Construction Litigation: Fourth District, Division 1 Reverses Fee Awards Under Code of Civil Procedure Section 1038 and Reverses/Affirms Others Under Civil Code Section 1717

Court of Appeal Discusses Numerous Issues Under the Two Statutes.

     In a complicated construction dispute between window subcontractor and other construction professionals sued for equitable indemnity and contribution, the Fourth District, Division 1 reversed and affirmed some fee awards against window subcontractor after overturning a judgment on the pleadings, affirming a summary judgment as to one party, and giving effect to a prior appellate decision overturning judgments in favor of the parties sued by window subcontractor. The decision is Jeld-Wen, Inc. v. Action Iron Works, Inc., Case Nos. D051465 & D053094 (4th Dist., Div. 1 Feb. 17, 2009) (Jeld-Wen II) (unpublished). We summarize the parts of it that are germane on attorney’s fees awards.

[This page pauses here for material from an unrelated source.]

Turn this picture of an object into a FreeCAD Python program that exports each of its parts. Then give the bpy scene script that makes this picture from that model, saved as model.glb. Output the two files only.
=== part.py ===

     Several of the defendants obtained an award of fees under Code of Civil Procedure section 1038, which allows a court to award fees after a motion for summary judgment, a directed verdict motion, a section 631.8 motion for judgment, or a nonsuit motion on a claim for indemnity or contribution or a claim under the California Torts Claim Act upon determining the proceeding was not brought “with reasonable cause and in the good faith belief that there was a justifiable controversy under the facts and law.” The standard of review for section 1038 is both de novo and substantial evidence—the objective “reasonable cause” prong is reviewed de novo and the “good faith” prong is reviewed for substantial evidence. (Austin B. v. Escondido Union School Dist., 149 Cal.App.4th 860, 888 (2007).

     Because the prior appellate opinion reversed judgments in favor of several defendants, the section 1038 fee awards had to be vacated because there was no final determination. Also, the prior appellate reversal of motions for judgments on the pleadings effectively converted summary judgments in favor of defendants to mere summary adjudications, with the Jeld-Wen II panel determining that summary adjudications are not within the circumstances that trigger the right to file for attorney’s fees under section 1038.

     That brought the Court of Appeal to certain awards under Civil Code section 1717 based upon contractual fee clauses in certain subcontracts. The main attorney’s fee provision in a subcontract stated: “In the event any legal action is instituted to enforce the provisions of this agreement, the prevailing party shall be entitled to receive reasonable attorneys’ fees and costs.” Because the plain contractual language did not limit the parties who may recover fees to the parties to contract (referring instead to any legal action to enforce the contract), it was broad enough to allow fees against window subcontractor and against a sued professional contractor even though window subcontractor was not a direct contractual party but only a third-party beneficiary to the subcontract between sued party and the original developer. The appellate panel distinguished Sessions Payroll Management, Inc. v. Noble Construction Co., 84 Cal.App.4th 671, 677 (2000) because the contractual language before it “makes no reference to a particular party to the contract bringing suit” and does not “impose any limitation on third party rights.” (Accord, Loduca v. Polyzos, 153 Cal.App.4th 334, 343 (2007) [Sessions inapplicable in determining whether a nonsignatory who sued under a third party beneficiary theory was entitled to section 1717 fees where broader language was involved in the fees clause].)

     Jeld-Wen tried to diffuse the section 1717 award based on the fact certain fees had been paid by an insurance carrier, but the appellate court dismissed this argument by citing to contrary reasoning in Lolley v. Campbell, 28 Cal.4th 367, 374 (2002) and Staples v. Hoefke, 189 Cal.App.3d 1397, 1410 (1987). The “end result” was that one party’s award of 1717 fees in the sum of $56,734.44 was sustained, with the remaining parties having to await a final disposition in construction litigation that still has a ways to go.